WASHINGTON — A Russian missile strike on Sunday in western Ukraine near the Polish border, which has become a transit point for weapons being sent to Ukrainian forces, raised new concerns about whether Russia might attack NATO territory to stop or destroy the shipments.

Such an attack could dramatically expand the conflict. The arms — which include machine guns, tactical drones and antitank missiles — have passed through Poland and Romania, both NATO members, and an attack on either country would activate the alliance’s collective-defense provision, known as Article 5. Speaking in Warsaw on Saturday, President Biden said the United States had a “sacred obligation” to honor Article 5.

The prospect of direct conflict with the nuclear-armed NATO alliance provides President Vladimir V. Putin of Russia with a powerful disincentive.

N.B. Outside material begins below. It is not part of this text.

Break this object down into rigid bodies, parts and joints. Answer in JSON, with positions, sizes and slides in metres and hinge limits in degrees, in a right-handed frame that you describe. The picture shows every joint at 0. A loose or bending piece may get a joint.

But modern history, including the Soviet Union’s experience in Afghanistan in the 1980s, shows that even in the absence of a possible nuclear war, invading powers have been surprisingly hesitant to target countries that provide adversaries with lethal support.

“There just historically has always been a reluctance to broaden these conflicts to surrounding nations,” said Bruce Hoffman, a counterinsurgency expert and a professor at Georgetown University’s Walsh School of Foreign Service.

Russia’s foreign minister, Sergey V. Lavrov, seemed to threaten such an attack, recently telling the state-run news outlet RT that “any cargo moving into Ukrainian territory which we would believe is carrying weapons would be fair game.”

German vehicles were prepared to be moved to Romania in February.Credit…Michael Probst/Associated Press

A Russian strike on supply points in eastern Poland or northern Romania would be a departure from recent norms. The United States may have carpet-bombed Laos and invaded Cambodia during the Vietnam War in hopes of smashing Viet Cong supply lines and sanctuaries, but the approach proved both politically costly and strategically ineffective.

Mr. Hoffman and others cite several examples pointing the other way, including the Soviet and U.S. wars in Afghanistan. In both cases, Soviet and American leaders feared the costs and potential consequences of expanding already difficult conflicts.

For Mr. Putin, the stakes would be high. With his army foundering, some analysts say a vigorous NATO supply campaign could lead to a Russian military failure, with potentially disastrous implications for him.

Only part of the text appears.